# [Aim of the exercise]
Each line from the beginning of the data below through the line containing "half, material, parent)" should be repeated exactly, please.

— Start Data section —

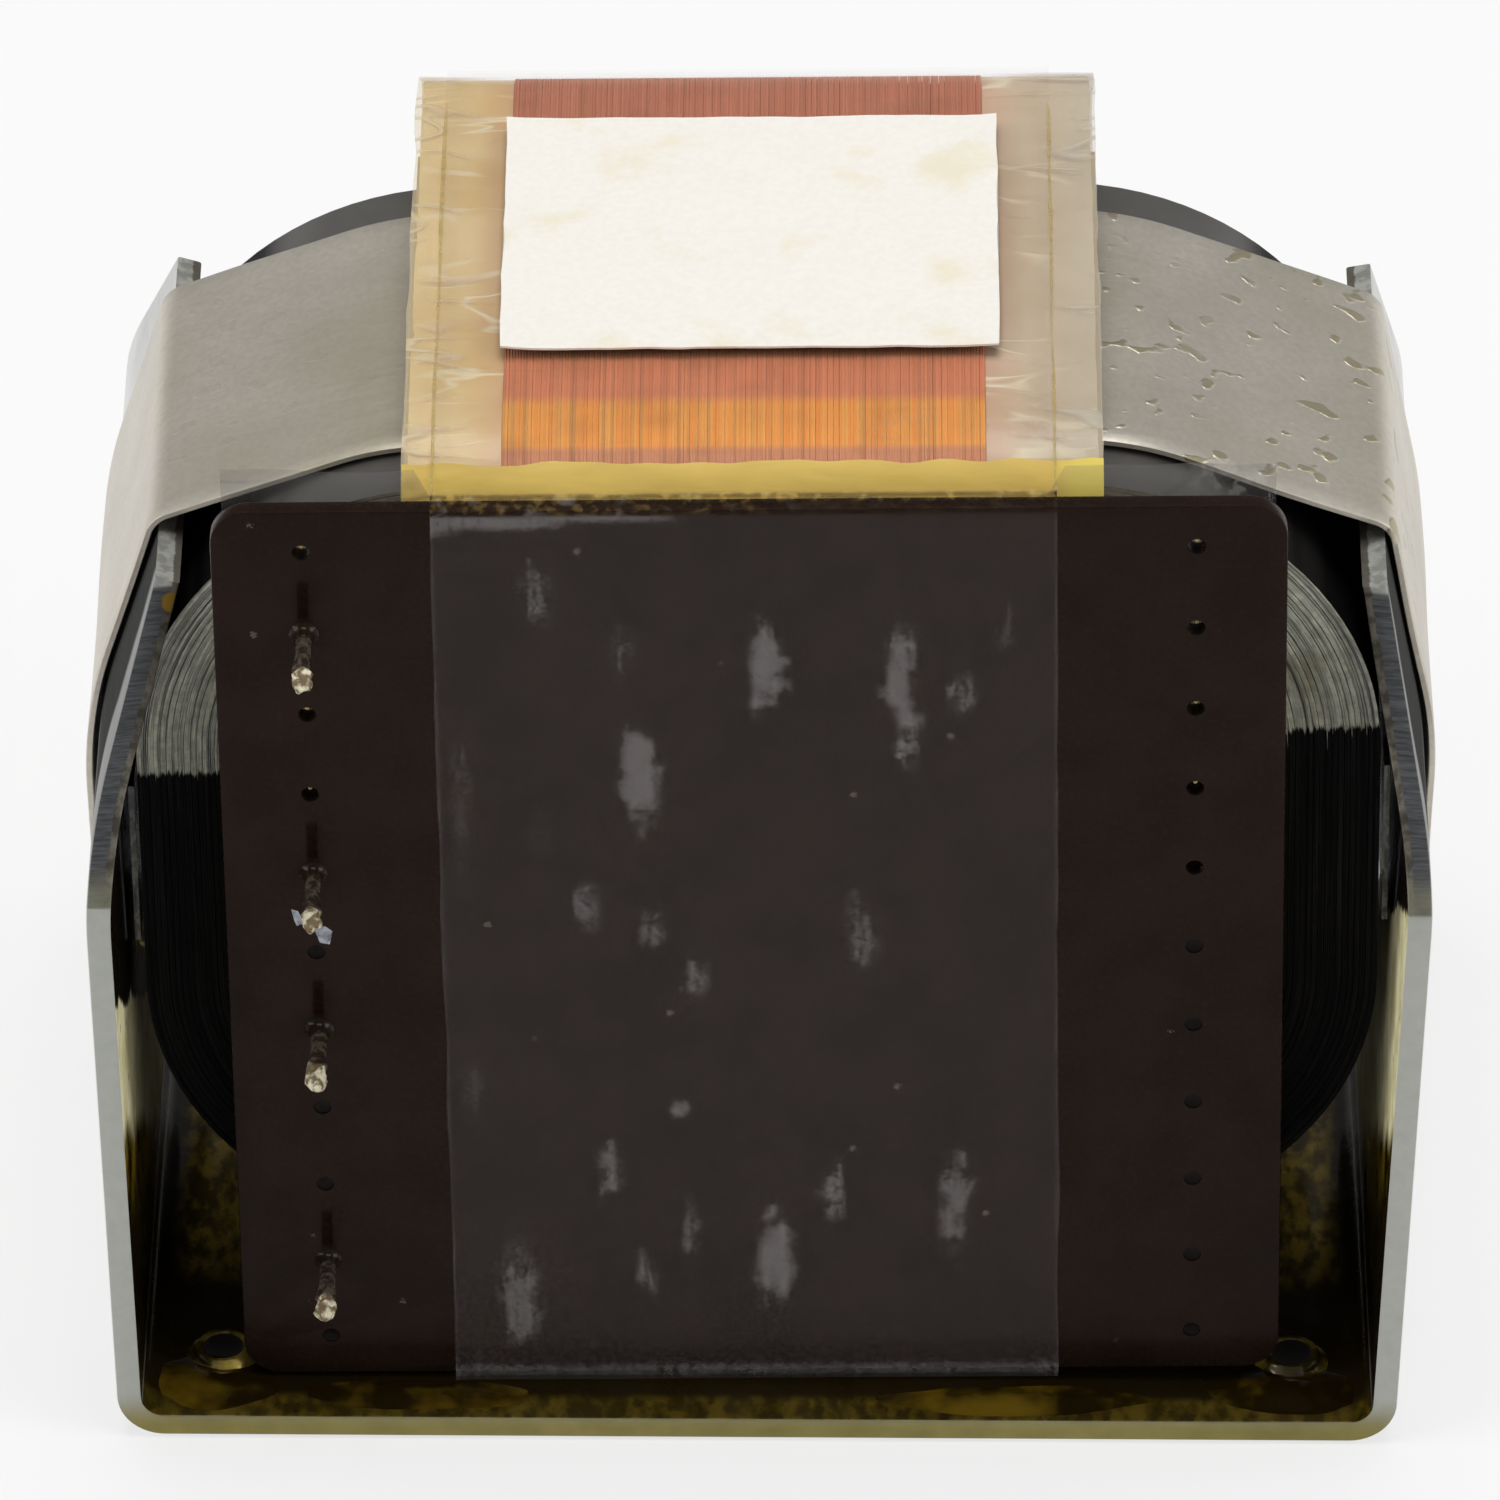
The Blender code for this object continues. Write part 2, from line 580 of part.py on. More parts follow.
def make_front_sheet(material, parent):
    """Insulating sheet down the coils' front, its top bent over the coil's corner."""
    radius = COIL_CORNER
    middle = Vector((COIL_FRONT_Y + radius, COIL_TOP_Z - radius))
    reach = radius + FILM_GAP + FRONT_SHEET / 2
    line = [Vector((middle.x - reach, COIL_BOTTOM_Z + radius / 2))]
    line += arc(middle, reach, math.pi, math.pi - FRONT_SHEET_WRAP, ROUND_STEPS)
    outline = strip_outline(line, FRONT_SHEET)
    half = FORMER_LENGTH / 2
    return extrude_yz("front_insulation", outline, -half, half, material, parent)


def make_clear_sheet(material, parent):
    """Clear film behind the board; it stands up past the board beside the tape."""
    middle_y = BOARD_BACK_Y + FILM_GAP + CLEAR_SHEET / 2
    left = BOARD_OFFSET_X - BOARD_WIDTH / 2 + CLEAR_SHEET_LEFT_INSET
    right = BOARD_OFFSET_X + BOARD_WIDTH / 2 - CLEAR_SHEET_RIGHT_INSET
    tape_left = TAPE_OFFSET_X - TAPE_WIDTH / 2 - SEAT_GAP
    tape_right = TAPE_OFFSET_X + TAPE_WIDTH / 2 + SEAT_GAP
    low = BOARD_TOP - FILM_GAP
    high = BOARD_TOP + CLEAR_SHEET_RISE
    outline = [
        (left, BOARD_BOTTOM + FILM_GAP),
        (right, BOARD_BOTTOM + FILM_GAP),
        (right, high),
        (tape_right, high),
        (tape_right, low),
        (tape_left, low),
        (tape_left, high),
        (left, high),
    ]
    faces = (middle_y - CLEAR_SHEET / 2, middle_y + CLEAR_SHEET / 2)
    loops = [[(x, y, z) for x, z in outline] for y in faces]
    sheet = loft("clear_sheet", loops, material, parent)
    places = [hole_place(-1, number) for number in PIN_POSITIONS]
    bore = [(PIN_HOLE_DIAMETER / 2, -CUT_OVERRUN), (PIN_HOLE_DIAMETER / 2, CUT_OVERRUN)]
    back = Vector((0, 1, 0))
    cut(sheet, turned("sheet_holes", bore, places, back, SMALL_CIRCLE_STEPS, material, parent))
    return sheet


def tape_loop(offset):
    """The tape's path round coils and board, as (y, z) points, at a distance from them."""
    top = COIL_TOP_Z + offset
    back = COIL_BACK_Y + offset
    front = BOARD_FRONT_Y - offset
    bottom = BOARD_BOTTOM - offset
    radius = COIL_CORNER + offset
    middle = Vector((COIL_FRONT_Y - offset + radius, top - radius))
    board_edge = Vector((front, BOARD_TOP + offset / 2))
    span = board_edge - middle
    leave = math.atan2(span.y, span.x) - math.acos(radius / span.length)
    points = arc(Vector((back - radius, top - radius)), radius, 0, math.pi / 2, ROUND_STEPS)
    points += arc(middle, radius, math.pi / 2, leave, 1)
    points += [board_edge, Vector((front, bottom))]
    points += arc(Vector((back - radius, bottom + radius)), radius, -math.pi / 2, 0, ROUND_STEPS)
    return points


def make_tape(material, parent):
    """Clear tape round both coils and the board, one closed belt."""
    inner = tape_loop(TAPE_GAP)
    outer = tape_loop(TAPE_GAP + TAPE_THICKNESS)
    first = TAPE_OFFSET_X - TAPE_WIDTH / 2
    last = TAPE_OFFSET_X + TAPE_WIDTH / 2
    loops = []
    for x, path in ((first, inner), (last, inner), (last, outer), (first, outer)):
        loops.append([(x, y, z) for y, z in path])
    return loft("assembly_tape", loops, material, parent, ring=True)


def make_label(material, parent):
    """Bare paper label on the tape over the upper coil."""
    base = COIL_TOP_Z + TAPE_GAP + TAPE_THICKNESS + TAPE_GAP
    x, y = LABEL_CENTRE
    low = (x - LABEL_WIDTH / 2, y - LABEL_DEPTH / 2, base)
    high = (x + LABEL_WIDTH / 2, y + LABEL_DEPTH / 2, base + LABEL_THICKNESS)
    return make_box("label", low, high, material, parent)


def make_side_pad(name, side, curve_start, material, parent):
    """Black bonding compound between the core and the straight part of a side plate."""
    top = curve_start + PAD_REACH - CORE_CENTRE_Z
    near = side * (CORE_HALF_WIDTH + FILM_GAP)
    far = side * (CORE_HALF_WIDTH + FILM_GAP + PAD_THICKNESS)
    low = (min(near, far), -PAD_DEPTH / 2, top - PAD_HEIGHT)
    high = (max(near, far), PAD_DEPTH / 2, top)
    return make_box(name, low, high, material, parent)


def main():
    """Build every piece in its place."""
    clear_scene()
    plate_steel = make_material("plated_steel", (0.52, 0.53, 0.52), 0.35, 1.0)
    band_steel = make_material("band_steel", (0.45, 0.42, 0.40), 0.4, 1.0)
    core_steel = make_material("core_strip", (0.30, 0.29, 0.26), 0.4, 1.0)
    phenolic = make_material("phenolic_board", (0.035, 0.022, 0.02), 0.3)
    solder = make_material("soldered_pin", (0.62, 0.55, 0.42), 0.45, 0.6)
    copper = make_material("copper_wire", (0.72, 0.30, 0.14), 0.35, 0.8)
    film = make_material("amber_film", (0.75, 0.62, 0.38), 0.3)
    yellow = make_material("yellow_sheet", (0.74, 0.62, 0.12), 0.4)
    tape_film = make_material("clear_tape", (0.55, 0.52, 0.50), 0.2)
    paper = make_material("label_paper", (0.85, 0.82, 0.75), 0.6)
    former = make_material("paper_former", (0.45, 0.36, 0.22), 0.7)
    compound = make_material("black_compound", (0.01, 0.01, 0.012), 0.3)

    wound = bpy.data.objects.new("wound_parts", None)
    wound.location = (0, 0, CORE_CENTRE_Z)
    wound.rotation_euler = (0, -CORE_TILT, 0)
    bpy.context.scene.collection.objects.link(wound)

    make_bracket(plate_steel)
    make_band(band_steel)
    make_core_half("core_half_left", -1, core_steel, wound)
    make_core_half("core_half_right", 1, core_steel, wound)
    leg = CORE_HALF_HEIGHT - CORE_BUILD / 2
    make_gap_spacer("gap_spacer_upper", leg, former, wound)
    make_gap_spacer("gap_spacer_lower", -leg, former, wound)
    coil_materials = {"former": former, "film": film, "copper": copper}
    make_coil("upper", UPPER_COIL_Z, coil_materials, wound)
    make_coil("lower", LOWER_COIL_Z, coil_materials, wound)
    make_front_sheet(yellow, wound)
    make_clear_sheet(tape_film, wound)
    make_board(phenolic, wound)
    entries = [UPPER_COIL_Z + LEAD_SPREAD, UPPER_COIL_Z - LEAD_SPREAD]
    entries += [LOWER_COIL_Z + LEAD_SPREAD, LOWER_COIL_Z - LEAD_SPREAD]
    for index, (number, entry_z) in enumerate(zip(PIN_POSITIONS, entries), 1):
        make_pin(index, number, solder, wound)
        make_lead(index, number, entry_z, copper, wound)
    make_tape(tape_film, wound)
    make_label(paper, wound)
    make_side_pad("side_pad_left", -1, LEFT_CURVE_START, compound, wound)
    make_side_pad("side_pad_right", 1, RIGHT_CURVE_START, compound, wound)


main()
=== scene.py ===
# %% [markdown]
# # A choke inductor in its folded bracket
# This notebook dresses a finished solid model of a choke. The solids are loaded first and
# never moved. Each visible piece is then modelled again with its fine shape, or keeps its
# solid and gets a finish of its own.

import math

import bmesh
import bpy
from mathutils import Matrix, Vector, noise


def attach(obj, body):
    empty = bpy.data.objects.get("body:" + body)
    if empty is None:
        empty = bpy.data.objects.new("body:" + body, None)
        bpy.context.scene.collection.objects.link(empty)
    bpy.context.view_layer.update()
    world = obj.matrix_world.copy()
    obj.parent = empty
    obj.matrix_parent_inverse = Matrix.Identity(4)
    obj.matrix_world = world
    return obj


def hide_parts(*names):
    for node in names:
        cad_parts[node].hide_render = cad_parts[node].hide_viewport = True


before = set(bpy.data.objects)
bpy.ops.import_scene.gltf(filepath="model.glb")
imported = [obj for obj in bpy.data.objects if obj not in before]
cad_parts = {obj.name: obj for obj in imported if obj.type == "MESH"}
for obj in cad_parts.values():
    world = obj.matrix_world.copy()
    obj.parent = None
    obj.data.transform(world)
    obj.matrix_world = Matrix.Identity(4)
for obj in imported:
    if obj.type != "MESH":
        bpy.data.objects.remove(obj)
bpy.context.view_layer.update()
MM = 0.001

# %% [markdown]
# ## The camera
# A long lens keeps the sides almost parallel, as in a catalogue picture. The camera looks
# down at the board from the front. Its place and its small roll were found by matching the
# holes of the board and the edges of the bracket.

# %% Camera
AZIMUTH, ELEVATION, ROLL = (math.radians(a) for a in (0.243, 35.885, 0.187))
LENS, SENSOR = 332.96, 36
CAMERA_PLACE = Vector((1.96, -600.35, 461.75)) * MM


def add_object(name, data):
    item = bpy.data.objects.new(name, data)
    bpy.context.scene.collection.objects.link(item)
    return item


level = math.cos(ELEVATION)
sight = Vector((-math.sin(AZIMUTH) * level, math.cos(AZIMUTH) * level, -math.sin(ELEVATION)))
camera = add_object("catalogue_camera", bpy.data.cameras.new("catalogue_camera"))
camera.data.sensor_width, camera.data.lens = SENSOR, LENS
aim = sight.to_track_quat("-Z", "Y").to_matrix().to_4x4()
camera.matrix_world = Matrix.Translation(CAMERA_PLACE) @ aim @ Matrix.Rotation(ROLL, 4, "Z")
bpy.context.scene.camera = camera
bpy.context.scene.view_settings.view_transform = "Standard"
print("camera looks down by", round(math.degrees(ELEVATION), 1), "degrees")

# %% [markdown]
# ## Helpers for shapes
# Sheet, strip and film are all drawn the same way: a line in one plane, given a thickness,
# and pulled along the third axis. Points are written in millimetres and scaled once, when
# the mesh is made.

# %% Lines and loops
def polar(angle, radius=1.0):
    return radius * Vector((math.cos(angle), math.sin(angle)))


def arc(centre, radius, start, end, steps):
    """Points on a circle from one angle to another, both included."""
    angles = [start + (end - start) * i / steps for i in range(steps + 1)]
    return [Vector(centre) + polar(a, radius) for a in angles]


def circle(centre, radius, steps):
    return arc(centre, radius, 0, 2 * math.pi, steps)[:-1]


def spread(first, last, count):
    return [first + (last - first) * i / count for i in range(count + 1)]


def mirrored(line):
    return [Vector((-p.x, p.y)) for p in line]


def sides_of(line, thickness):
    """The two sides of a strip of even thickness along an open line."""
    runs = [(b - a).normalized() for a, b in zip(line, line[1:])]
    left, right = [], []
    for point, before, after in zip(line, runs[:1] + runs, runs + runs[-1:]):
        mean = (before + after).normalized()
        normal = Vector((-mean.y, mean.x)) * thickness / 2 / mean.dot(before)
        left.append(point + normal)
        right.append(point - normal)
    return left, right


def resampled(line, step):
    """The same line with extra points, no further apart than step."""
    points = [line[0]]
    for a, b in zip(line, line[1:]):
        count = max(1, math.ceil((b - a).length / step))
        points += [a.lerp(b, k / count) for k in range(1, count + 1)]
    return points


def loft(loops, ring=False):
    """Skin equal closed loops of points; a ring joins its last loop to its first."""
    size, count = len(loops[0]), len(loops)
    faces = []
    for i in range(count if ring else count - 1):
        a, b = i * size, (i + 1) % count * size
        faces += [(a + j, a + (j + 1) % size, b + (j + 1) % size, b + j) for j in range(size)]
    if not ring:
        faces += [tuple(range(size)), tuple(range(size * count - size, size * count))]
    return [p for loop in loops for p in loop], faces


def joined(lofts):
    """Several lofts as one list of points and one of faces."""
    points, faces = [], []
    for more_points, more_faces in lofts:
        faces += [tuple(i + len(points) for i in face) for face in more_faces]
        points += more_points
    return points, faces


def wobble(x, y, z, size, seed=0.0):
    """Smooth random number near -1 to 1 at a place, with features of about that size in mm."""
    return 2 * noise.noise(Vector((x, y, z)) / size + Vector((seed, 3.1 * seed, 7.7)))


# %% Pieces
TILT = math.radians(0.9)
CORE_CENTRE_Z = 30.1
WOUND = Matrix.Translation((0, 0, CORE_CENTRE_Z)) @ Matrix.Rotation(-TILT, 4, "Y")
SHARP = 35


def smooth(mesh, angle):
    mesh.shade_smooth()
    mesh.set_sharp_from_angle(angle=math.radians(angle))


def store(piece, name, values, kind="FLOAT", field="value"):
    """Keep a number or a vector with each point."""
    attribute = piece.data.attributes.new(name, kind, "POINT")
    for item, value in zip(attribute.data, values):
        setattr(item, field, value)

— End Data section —

# [Result for this task]
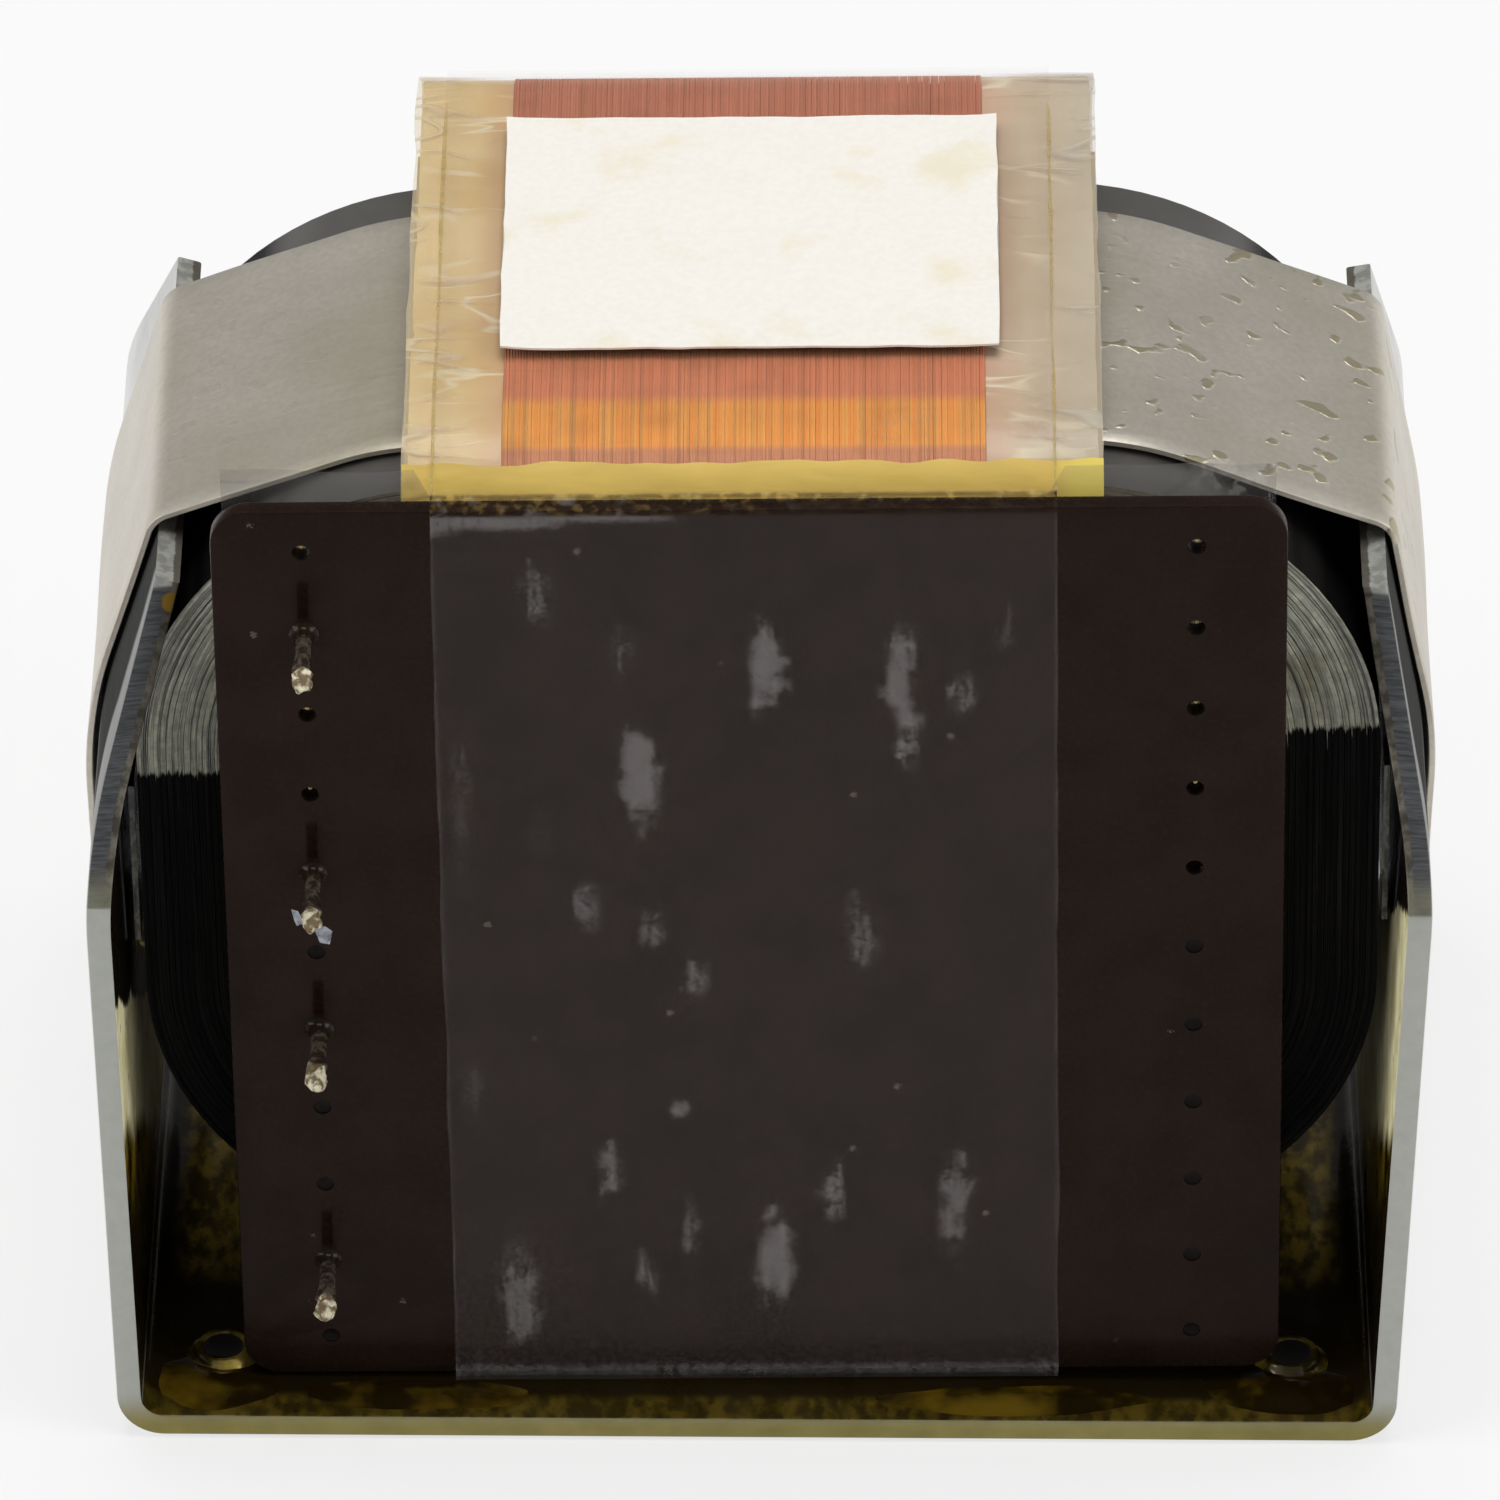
The Blender code for this object continues. Write part 2, from line 580 of part.py on. More parts follow.
def make_front_sheet(material, parent):
    """Insulating sheet down the coils' front, its top bent over the coil's corner."""
    radius = COIL_CORNER
    middle = Vector((COIL_FRONT_Y + radius, COIL_TOP_Z - radius))
    reach = radius + FILM_GAP + FRONT_SHEET / 2
    line = [Vector((middle.x - reach, COIL_BOTTOM_Z + radius / 2))]
    line += arc(middle, reach, math.pi, math.pi - FRONT_SHEET_WRAP, ROUND_STEPS)
    outline = strip_outline(line, FRONT_SHEET)
    half = FORMER_LENGTH / 2
    return extrude_yz("front_insulation", outline, -half, half, material, parent)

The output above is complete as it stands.